# Task directions:
Output only the lines running from the line bearing "mesh.position.z = bailAxisHeight();" through the line bearing "for corner in", character for character.

Records with modeling code:
· · · ·
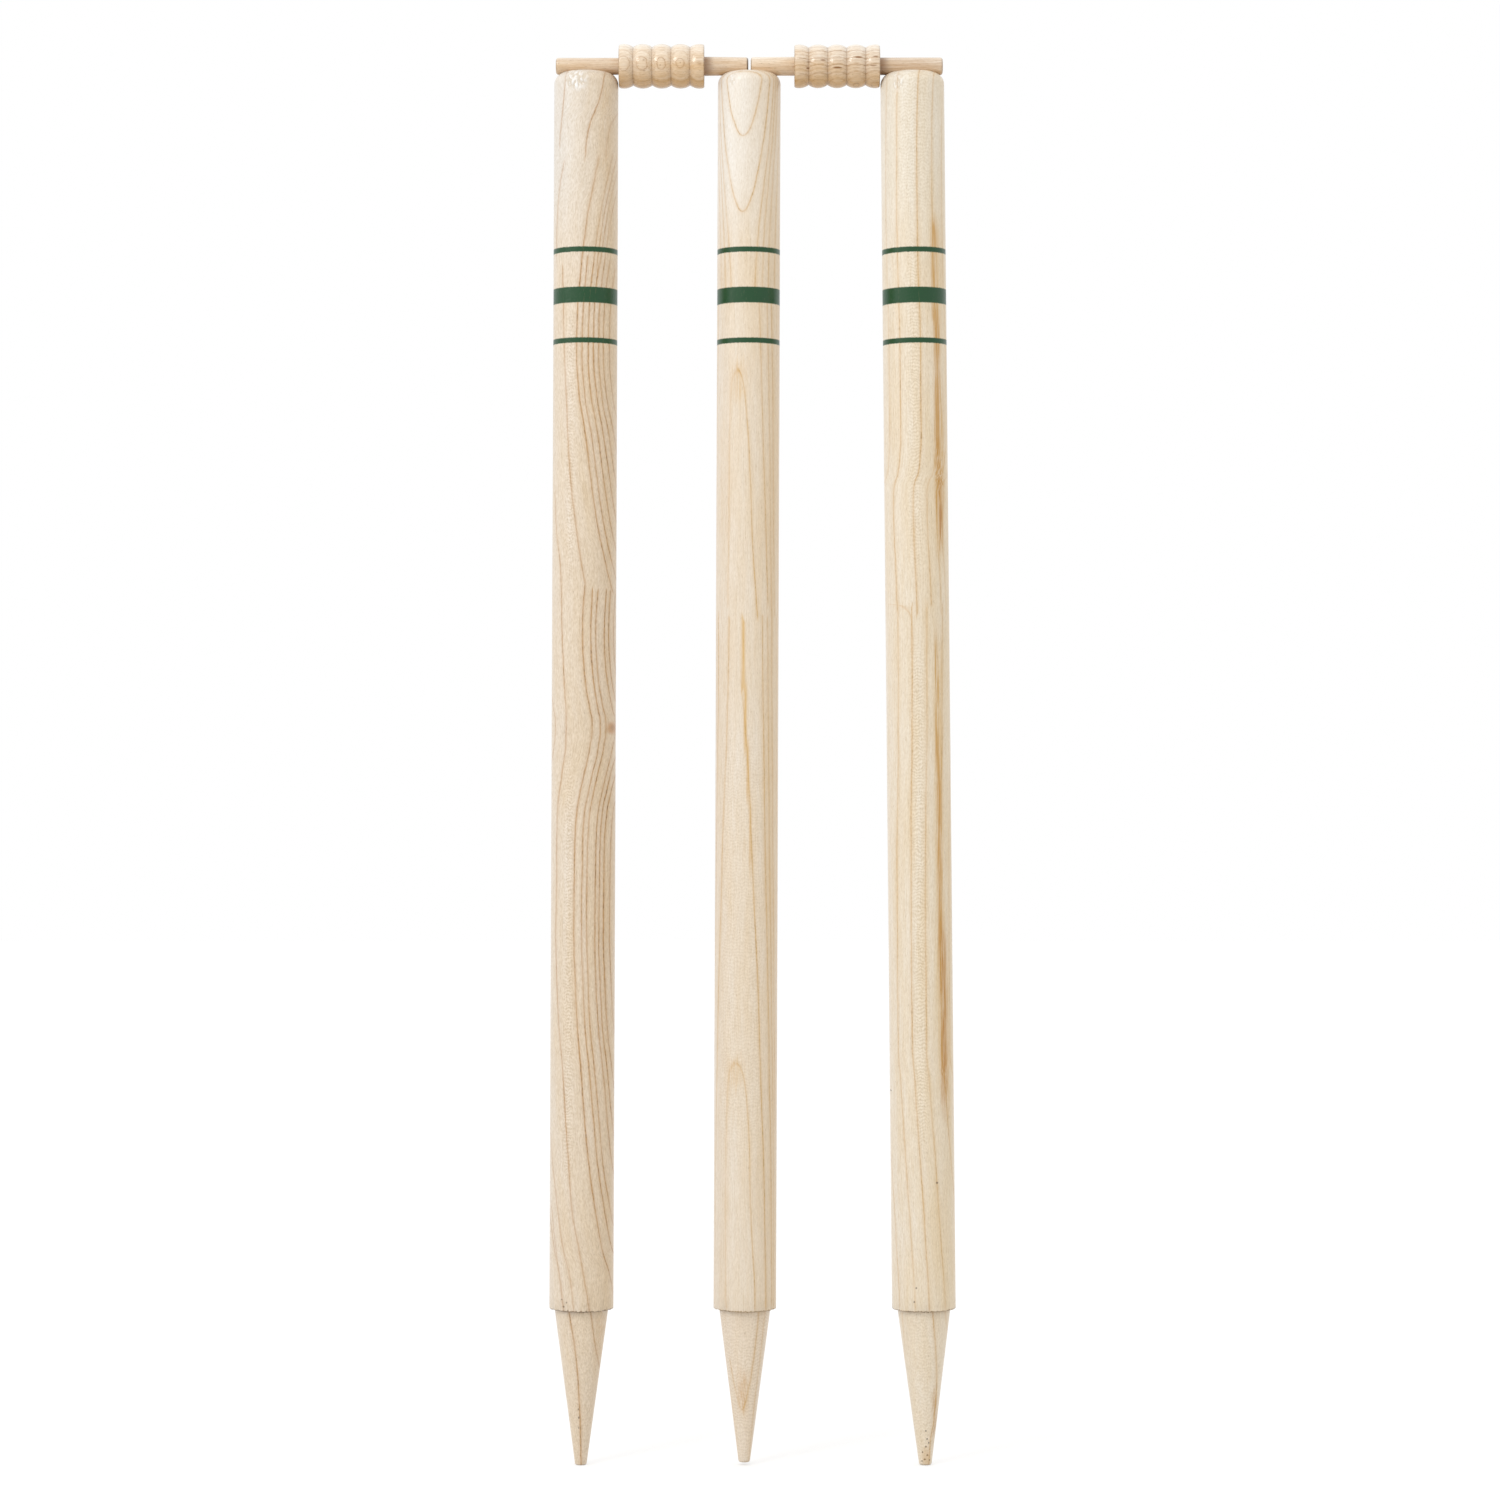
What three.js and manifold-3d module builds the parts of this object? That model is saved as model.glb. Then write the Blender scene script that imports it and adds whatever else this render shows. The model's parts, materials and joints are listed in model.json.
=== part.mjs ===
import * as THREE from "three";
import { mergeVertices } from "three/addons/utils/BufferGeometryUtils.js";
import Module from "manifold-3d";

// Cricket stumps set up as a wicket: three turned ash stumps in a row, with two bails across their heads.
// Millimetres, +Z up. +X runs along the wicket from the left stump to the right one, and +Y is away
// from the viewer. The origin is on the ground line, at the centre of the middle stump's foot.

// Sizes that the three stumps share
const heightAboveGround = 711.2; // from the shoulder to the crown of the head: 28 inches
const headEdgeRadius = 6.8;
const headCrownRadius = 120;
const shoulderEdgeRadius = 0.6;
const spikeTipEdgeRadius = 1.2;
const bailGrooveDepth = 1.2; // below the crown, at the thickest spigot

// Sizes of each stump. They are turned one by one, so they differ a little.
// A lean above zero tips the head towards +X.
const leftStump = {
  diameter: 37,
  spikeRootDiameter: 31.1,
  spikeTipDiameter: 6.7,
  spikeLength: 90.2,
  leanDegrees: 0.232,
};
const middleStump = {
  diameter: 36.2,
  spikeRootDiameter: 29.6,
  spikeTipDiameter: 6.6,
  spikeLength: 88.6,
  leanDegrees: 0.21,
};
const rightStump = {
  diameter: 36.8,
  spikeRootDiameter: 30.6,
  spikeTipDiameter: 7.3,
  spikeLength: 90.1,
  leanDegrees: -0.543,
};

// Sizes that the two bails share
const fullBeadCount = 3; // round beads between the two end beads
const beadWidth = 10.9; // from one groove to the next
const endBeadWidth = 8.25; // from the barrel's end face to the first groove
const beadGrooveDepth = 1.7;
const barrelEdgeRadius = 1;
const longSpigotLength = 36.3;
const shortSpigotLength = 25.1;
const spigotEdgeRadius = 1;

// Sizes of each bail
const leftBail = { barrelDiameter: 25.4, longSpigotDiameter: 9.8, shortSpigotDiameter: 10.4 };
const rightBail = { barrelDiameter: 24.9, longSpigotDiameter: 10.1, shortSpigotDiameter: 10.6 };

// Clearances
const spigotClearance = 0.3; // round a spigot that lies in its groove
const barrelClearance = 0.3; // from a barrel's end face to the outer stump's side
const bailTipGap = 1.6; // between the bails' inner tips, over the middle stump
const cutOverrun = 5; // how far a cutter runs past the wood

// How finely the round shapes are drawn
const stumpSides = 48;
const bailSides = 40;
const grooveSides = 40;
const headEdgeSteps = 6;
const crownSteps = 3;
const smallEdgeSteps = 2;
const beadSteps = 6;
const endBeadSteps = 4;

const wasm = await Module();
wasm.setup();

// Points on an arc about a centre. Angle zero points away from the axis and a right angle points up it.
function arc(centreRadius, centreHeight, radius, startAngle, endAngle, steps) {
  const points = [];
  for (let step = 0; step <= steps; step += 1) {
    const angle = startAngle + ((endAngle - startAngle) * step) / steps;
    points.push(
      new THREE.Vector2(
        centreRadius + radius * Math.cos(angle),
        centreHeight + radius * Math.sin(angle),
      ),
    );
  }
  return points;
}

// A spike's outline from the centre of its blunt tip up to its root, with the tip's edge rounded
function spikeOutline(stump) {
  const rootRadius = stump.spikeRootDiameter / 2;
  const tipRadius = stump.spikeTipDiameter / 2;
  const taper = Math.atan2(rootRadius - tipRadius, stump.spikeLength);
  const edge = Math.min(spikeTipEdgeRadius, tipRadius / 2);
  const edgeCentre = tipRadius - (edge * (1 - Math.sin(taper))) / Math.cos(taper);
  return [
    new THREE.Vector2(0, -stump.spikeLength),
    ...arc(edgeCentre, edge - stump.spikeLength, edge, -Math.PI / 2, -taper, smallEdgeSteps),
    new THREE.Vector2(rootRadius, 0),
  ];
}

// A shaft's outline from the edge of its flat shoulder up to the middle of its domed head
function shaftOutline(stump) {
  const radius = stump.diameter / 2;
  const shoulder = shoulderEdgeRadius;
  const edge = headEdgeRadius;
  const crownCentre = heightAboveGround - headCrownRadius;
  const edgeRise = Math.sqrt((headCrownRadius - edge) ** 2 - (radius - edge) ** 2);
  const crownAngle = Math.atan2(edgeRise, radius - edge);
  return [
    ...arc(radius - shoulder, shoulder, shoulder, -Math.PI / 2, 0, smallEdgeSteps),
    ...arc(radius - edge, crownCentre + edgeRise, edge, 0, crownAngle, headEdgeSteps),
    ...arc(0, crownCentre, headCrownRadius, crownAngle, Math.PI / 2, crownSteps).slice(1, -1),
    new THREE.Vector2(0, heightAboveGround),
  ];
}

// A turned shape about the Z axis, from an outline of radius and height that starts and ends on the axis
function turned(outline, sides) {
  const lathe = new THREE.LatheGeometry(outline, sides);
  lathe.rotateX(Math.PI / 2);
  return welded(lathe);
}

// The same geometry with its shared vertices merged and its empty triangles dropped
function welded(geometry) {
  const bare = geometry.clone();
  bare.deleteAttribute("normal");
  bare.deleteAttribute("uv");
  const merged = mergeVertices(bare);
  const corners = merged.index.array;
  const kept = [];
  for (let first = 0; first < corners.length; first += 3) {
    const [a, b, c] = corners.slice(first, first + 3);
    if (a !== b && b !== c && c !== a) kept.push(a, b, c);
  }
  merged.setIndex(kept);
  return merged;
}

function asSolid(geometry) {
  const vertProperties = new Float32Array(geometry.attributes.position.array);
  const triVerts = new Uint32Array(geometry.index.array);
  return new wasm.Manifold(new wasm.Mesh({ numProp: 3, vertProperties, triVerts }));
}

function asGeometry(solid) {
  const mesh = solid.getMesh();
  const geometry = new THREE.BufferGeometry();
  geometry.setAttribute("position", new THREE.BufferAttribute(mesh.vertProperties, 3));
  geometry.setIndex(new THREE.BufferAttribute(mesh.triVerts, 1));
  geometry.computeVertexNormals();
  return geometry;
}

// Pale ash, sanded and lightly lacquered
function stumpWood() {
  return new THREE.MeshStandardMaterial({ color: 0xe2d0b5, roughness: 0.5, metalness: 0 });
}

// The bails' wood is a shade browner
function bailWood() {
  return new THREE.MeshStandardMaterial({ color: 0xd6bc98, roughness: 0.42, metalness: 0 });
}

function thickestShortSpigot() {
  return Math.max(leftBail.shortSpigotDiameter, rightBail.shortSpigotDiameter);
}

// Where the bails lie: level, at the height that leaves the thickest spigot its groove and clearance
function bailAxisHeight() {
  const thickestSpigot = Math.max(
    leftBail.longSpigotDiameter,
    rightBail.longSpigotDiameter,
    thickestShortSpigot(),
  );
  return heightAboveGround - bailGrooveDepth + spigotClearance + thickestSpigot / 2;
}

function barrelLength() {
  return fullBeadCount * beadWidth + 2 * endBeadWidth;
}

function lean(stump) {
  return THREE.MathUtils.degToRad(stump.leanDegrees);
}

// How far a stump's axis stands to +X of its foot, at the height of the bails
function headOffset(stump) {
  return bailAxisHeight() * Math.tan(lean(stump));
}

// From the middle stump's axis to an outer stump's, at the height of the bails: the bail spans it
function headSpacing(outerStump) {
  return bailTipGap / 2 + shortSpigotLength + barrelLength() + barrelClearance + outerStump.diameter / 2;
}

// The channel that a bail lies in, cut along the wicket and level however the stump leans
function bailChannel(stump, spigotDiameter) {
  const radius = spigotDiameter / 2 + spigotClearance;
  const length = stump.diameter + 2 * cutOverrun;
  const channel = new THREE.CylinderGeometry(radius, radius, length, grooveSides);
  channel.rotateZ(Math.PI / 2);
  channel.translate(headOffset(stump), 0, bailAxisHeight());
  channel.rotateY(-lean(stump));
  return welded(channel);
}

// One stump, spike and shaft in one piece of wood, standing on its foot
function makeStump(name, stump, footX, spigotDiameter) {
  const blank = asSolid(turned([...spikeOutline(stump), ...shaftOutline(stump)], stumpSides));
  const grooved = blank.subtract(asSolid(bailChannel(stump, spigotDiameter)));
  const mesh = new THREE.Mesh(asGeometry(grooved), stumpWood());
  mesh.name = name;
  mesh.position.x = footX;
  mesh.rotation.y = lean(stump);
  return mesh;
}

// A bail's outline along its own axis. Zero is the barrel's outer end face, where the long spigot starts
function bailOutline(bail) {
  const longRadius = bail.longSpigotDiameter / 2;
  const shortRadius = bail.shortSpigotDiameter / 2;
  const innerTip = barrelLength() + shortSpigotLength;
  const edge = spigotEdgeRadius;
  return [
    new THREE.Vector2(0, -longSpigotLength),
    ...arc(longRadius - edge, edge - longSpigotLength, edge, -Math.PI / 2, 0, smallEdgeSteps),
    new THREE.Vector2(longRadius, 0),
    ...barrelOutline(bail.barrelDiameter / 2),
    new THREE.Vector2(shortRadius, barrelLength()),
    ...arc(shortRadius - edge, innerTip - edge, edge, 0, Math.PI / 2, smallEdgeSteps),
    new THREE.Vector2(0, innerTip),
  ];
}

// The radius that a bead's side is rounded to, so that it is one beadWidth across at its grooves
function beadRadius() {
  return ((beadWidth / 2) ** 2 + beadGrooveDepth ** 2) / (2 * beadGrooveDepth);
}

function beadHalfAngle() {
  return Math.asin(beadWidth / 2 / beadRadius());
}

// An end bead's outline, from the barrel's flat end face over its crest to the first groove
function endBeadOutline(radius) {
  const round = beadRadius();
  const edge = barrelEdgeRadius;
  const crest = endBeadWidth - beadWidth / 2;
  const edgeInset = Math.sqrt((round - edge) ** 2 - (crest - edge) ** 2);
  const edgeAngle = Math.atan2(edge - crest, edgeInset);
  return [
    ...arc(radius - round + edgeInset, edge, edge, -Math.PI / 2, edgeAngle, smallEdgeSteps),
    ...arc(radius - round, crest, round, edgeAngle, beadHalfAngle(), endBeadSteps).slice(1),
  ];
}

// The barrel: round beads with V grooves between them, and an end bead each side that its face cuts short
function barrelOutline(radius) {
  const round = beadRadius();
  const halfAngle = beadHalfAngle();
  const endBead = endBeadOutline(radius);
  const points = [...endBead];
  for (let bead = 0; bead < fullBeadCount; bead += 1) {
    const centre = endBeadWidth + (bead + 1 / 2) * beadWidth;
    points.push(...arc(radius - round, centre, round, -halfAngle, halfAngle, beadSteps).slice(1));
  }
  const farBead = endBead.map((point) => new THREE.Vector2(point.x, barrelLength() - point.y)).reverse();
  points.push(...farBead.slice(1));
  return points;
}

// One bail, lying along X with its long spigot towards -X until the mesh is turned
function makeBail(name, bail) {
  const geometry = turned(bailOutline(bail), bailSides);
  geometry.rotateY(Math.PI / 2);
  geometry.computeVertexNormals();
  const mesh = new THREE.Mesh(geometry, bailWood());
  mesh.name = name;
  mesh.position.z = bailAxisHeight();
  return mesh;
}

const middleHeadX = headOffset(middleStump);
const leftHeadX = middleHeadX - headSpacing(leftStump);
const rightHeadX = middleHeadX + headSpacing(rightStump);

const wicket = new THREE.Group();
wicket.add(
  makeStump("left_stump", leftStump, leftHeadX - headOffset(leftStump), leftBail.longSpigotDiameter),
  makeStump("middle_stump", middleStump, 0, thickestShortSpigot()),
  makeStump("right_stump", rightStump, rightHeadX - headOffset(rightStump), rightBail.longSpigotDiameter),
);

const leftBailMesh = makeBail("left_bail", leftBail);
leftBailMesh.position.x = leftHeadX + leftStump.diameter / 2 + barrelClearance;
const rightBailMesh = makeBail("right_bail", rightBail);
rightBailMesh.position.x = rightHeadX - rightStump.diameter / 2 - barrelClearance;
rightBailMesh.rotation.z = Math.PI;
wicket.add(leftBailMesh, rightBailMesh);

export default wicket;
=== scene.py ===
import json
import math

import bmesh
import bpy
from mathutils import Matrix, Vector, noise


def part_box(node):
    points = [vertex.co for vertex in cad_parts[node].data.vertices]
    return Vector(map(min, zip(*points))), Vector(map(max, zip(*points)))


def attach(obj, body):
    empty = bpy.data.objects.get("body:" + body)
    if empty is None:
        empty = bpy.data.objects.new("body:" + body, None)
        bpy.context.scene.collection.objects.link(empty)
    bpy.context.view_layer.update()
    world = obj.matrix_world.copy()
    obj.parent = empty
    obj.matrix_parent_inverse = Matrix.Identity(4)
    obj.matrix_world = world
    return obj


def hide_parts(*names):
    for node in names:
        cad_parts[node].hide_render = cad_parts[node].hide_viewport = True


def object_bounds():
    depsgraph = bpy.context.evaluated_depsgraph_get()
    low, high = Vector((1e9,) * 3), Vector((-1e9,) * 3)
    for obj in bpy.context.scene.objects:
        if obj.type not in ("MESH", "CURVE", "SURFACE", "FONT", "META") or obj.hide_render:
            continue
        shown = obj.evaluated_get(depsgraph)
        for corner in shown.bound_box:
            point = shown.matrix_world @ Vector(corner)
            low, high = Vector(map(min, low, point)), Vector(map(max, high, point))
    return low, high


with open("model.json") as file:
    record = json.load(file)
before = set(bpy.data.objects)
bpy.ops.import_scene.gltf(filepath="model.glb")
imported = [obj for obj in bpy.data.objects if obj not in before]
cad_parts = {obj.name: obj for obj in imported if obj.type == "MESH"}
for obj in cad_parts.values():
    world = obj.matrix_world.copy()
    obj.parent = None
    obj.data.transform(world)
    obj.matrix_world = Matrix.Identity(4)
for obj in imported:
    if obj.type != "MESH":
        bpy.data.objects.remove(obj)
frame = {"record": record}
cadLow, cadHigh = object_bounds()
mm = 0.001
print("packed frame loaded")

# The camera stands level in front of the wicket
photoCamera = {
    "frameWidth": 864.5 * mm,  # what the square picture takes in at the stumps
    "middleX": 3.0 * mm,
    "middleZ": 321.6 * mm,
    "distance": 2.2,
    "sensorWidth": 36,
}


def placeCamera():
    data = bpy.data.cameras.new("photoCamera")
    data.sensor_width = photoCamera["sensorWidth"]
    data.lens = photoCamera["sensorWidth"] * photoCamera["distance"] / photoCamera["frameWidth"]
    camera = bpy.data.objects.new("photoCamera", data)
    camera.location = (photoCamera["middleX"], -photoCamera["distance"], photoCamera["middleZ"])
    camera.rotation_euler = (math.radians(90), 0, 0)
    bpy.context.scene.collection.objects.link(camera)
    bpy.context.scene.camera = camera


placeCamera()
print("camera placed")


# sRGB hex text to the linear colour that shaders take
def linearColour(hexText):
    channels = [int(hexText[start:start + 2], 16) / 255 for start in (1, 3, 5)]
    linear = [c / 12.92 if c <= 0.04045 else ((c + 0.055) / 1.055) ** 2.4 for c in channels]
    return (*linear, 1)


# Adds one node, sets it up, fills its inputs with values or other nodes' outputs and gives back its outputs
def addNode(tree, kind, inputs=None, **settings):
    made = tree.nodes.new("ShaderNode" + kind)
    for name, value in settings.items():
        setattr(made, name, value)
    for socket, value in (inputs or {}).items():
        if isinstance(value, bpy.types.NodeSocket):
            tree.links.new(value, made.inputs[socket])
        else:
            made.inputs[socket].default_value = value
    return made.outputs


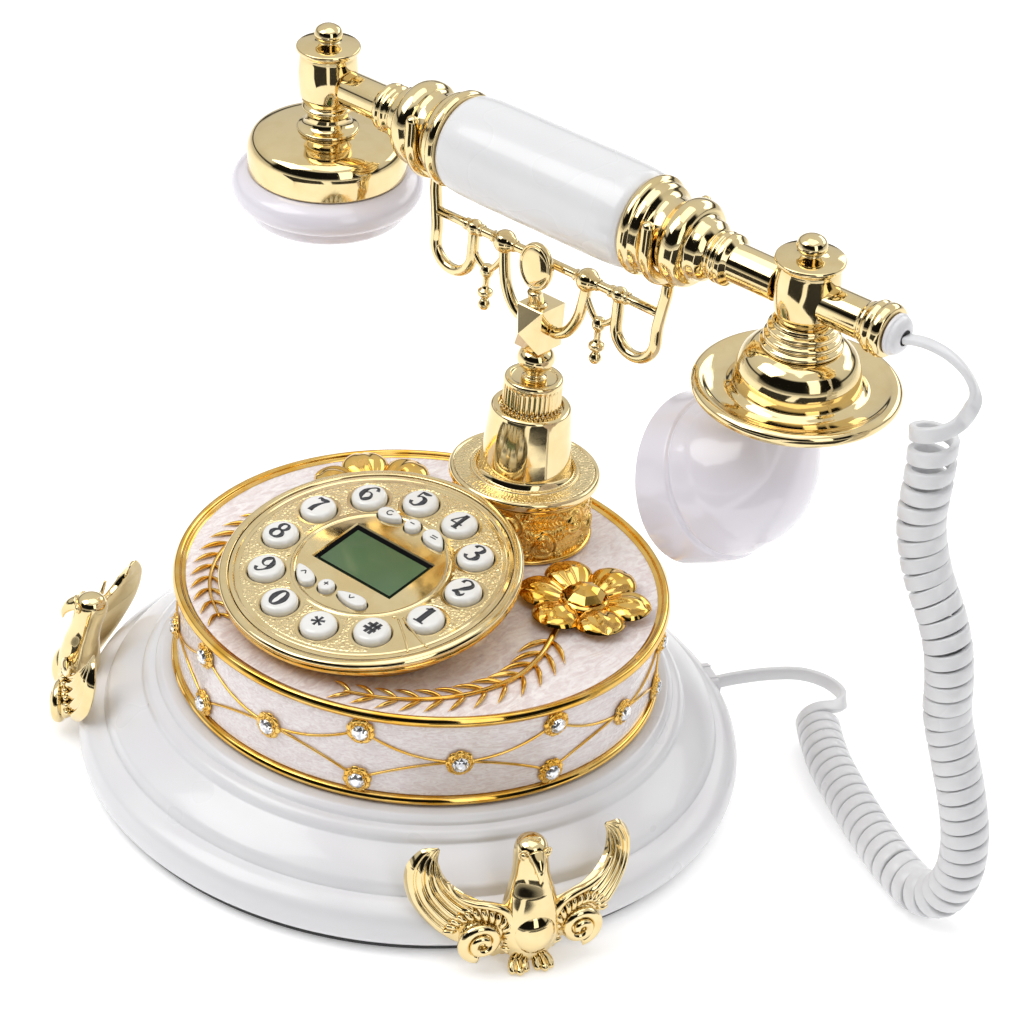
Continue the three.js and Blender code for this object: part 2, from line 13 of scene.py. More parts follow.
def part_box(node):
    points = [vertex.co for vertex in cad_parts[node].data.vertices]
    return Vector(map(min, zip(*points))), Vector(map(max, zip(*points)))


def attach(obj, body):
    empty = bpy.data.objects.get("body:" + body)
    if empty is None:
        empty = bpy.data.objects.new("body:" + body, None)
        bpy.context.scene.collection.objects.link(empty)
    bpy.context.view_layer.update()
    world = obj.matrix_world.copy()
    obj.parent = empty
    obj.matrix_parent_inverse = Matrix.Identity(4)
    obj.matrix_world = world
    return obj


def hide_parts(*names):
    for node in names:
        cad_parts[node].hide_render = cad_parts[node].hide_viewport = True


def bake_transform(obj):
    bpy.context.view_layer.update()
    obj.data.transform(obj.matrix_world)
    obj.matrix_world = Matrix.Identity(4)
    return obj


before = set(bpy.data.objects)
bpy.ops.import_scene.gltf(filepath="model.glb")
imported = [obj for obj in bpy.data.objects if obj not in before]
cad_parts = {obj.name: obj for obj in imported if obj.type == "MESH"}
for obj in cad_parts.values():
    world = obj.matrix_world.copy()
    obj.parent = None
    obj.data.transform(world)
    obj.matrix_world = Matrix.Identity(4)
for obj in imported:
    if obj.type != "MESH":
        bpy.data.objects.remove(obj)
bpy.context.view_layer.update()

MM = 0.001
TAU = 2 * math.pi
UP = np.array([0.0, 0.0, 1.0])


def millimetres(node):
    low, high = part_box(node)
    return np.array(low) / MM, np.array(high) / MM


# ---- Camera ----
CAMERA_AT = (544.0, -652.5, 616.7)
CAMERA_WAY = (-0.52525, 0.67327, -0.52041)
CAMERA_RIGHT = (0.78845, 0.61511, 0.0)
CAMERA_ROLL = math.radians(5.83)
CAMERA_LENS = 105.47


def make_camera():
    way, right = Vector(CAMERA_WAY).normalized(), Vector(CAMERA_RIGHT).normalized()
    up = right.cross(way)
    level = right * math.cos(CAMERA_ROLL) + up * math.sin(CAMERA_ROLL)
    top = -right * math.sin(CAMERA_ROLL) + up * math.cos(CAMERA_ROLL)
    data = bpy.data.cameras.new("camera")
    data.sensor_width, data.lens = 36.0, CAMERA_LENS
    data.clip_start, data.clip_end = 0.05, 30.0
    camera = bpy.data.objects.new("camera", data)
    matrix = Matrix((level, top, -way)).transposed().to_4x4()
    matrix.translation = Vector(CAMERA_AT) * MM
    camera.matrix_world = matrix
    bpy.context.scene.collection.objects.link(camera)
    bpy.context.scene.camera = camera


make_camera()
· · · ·
# Correct response:
  mesh.position.z = bailAxisHeight();
  return mesh;
}

const middleHeadX = headOffset(middleStump);
const leftHeadX = middleHeadX - headSpacing(leftStump);
const rightHeadX = middleHeadX + headSpacing(rightStump);

const wicket = new THREE.Group();
wicket.add(
  makeStump("left_stump", leftStump, leftHeadX - headOffset(leftStump), leftBail.longSpigotDiameter),
  makeStump("middle_stump", middleStump, 0, thickestShortSpigot()),
  makeStump("right_stump", rightStump, rightHeadX - headOffset(rightStump), rightBail.longSpigotDiameter),
);

const leftBailMesh = makeBail("left_bail", leftBail);
leftBailMesh.position.x = leftHeadX + leftStump.diameter / 2 + barrelClearance;
const rightBailMesh = makeBail("right_bail", rightBail);
rightBailMesh.position.x = rightHeadX - rightStump.diameter / 2 - barrelClearance;
rightBailMesh.rotation.z = Math.PI;
wicket.add(leftBailMesh, rightBailMesh);

export default wicket;
=== scene.py ===
import json
import math

import bmesh
import bpy
from mathutils import Matrix, Vector, noise


def part_box(node):
    points = [vertex.co for vertex in cad_parts[node].data.vertices]
    return Vector(map(min, zip(*points))), Vector(map(max, zip(*points)))


def attach(obj, body):
    empty = bpy.data.objects.get("body:" + body)
    if empty is None:
        empty = bpy.data.objects.new("body:" + body, None)
        bpy.context.scene.collection.objects.link(empty)
    bpy.context.view_layer.update()
    world = obj.matrix_world.copy()
    obj.parent = empty
    obj.matrix_parent_inverse = Matrix.Identity(4)
    obj.matrix_world = world
    return obj


def hide_parts(*names):
    for node in names:
        cad_parts[node].hide_render = cad_parts[node].hide_viewport = True


def object_bounds():
    depsgraph = bpy.context.evaluated_depsgraph_get()
    low, high = Vector((1e9,) * 3), Vector((-1e9,) * 3)
    for obj in bpy.context.scene.objects:
        if obj.type not in ("MESH", "CURVE", "SURFACE", "FONT", "META") or obj.hide_render:
            continue
        shown = obj.evaluated_get(depsgraph)
        for corner in shown.bound_box:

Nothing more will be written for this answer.